Today’s young people apparently just “hook up” with each other. This seems to involve: posting a picture of yourself naked on Tumblr or some junk; having Biblical relations with a large watermelon, an uncorked bottle of Riesling and two randomers you met at the bus stop; joining one of those “find a SEX partner in your area TONIGHT!!” type websites that keep spamming me when I’m semi-illegally downloading bit torrents of movies; and then texting whoever you last slept with and whose number is near the top of your “dialled” list.

“Hey U wanna do biz 2nite?” “Yeah that’d be gr- This is a message from Vodafone, you are out of credit. Text 55555 for a two euro top-up.”

The Divil’s Dictionary

Satire never goes out fashion. Which is unfortunate, really, because it wouldn’t be necessary if we lived in an ideal world. In Heaven, for example, there’s a total dearth of good satire (Jesus tried it once at the celestial comedy club’s open-mike slot: went down like the Tower of Babel).

Down here, though, we’ll forever be beset by pomposity, stupidity and people who insist on giving their children names like Woden and Poppy-Sparrow, despite all appeals to common decency.

We’ll always need satire, and always have. The great American humourist Ambrose Bierce published The Devil’s Dictionary a full century ago, and it remains just as relevant today.

The book is bilious and spectacularly bitchy: in other words, great fun. So good that I’ve been inspired to update it for Ireland 2013.

To exhaustively lampoon everything that makes modern life rubbish would mean colonising this whole newspaper for a decade.
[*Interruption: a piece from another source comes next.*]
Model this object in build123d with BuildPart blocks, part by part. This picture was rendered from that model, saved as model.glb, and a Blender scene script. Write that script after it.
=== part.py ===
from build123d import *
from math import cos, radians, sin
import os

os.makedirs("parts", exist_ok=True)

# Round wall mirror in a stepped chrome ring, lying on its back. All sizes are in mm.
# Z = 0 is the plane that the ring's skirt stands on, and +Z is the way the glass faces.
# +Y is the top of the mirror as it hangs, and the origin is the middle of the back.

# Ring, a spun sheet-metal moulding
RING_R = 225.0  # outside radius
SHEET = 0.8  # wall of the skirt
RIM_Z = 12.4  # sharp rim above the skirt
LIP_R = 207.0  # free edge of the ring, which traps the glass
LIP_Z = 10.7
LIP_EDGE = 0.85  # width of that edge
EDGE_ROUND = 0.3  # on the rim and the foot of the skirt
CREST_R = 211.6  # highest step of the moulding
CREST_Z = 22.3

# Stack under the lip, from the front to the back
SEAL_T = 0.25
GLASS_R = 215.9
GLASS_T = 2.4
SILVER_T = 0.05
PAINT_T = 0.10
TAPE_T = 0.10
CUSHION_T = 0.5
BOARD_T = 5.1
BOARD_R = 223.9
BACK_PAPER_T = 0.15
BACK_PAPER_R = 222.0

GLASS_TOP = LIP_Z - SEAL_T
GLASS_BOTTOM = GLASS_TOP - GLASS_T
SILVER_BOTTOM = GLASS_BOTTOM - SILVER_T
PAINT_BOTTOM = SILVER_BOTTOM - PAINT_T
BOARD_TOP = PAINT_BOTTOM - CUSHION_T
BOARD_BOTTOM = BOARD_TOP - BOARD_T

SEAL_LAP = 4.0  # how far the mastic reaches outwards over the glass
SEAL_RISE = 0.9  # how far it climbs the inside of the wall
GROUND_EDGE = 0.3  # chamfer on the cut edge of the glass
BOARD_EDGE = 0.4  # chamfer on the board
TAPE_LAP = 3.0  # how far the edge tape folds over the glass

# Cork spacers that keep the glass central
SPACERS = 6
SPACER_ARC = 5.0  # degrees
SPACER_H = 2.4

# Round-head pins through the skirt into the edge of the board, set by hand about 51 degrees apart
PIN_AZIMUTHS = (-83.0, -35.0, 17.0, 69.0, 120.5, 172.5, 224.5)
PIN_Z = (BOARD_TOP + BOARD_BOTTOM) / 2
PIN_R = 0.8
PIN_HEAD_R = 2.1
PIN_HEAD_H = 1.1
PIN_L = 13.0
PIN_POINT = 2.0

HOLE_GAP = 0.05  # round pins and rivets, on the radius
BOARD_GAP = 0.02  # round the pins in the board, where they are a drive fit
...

So we’ll limit it to the annoying things people say nowadays: the clichés, jargon and gobbledegook that have become a part of (and here’s one) “the national discourse”.

Rereading a collection of George Orwell essays recently – yes, I am that intellectual – I was reminded of how these people seem to speak from the back-brain, almost unconsciously, yapping away on auto-pilot without processing what they’re saying.
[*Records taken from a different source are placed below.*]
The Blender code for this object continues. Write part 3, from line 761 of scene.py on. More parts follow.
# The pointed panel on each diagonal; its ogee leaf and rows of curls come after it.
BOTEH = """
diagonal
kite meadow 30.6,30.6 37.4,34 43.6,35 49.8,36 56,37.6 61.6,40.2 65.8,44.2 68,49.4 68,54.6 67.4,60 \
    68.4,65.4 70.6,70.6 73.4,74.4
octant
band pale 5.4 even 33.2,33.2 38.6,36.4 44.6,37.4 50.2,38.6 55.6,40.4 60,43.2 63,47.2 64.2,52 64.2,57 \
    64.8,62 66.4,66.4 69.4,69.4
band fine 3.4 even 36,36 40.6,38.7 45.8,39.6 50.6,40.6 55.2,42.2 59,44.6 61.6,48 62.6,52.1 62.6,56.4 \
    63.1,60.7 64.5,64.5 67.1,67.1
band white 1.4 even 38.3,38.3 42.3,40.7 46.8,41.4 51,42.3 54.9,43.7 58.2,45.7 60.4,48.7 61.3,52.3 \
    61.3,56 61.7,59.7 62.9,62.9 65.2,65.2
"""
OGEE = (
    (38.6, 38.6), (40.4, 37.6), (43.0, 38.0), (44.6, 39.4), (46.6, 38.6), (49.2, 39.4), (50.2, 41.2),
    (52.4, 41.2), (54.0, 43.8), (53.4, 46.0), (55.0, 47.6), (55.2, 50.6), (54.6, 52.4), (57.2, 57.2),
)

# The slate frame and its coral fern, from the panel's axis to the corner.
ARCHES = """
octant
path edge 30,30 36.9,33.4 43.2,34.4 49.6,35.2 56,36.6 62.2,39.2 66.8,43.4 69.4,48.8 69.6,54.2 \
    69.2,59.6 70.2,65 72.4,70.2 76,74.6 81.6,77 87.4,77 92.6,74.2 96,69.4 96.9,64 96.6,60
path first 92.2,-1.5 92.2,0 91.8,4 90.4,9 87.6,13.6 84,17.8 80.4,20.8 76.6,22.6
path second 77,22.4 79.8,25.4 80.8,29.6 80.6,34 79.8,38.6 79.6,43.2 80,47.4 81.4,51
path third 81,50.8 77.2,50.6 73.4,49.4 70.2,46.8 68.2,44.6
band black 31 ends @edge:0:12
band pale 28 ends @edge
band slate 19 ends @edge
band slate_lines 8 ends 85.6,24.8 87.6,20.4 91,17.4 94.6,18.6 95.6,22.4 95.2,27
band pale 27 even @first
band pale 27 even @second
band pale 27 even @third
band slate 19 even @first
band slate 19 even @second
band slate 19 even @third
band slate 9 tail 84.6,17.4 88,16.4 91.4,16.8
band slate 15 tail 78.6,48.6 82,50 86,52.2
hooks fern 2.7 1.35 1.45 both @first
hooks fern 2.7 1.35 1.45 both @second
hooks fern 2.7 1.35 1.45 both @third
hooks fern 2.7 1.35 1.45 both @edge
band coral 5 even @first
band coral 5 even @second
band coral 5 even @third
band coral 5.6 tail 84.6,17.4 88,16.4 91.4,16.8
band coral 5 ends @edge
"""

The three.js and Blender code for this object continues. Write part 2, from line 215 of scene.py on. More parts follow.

It’s time to take back Hiberno-English from the drones and robots. It’s time to make a stand for linguistic truth and elegance. At the very least, it’s time to poke fun at some idiots, which is both amusing and morally justifiable.

It’s time for The Divil’s Dictionary.

  • “May I begin by saying”: Yes, you may. The host has just asked for your opinion. You don’t now need permission to speak.
  • “First and foremost”: tautology at its finest. First and foremost? It’s a two-for-one offer!
  • “It’s a real Marmite sort of film/book/whatever”: what you mean is, it’s likely to divide opinion. But you’ve expressed this by reference to a vegetable-based British sandwich spread which has never been consumed by anyone in this country. You might as well reference Krav Maga or monkey-brain soup.
  • “Awards season”: oh there’s a season now, is there? What is it, Winter, Awards, Spring, Summer, Autumn? Gah. You probably say “Fall” too, just to be doubly annoying. And while we’re here…
  • “Gong”: prize, award, statuette. No human being in history has ever used “gong” in spoken English.
  • “Luuurve”: this stupid pronunciation of the word “love” is much, eh, loved by DJs on those late-night shows playing smoochy classics for romantically inclined insomniacs. “Now we’re gunnatogaliddlebidaboud luuurve.” Must we?
  • “101”: hey, it’s Psychology 101, you guys! It’s Trolling 101! It’s “Saying 101” 101! …No, it’s Idiocy 101.
  • “-ista”: this suffix has become an unstoppable plague. Hedonista, fashionista, recessionista…I’m just surprised we haven’t seen psychopathista or homelessista yet. But we will.
  • “Aw, bless”: no, because a God could not exist which permits you to use a phrase like “Aw, bless.”
  • “Empowering” this has become so meaningless, Microsoft Word is refusing to let me type it in. It keeps deleting the letters. Did you know stripping is empowering for women? It really is! Presumably being gelded and crucified was empowering for the slaves of Imperial Rome too.
  • “Mum”: as a proper word in advertising. You mean “mother”; “mum” is a pet-name some, but not all, people used for theirs. Anyway, why not mam or mammy?
  • “Gingers”: ignorant neologism for people formerly known as redheads. Any Irish person making jokes about red hair should have their passport confiscated. Anyone pronouncing it to rhyme with “singer” gets beaten to death. Harsh but fair.
  • “The beautiful game”: said of association football. It may be, but your constant reversion to cliché isn’t.
  • “Oligarchs”: when used to describe rich Russians, or indeed anyone not the head of an Abrahamic religion or a city-state in Ancient Greece.
  • “I’ll get my coat”: please do, the Funniness Police are waiting to arrest you for crimes against humour.
  • “The real issue here”: is that I’m about to stab you in the throat if you continue that sentence.
  • “Outraged”: by nothing remotely outrageous.
  • “Appalling”: never even close to it.
  • “A man who needs no introduction”: then why are you introducing him? Just let the dude amble up on-stage.
  • “During the course of the week gone by”: such a short sentence, so many unnecessary words in there.
  • SPECIAL RUGBY SECTION: “Big ask, hard yards, front up, grubber, try time, grind his testicles into the mud Alan.” /END SPECIAL RUGBY SECTION
  • And finally, the two phrases most beloved of our – ahem – commentariat: “It’s a real game-changer” and “The only show in town”. Well which is it, game or show? I need to book tickets.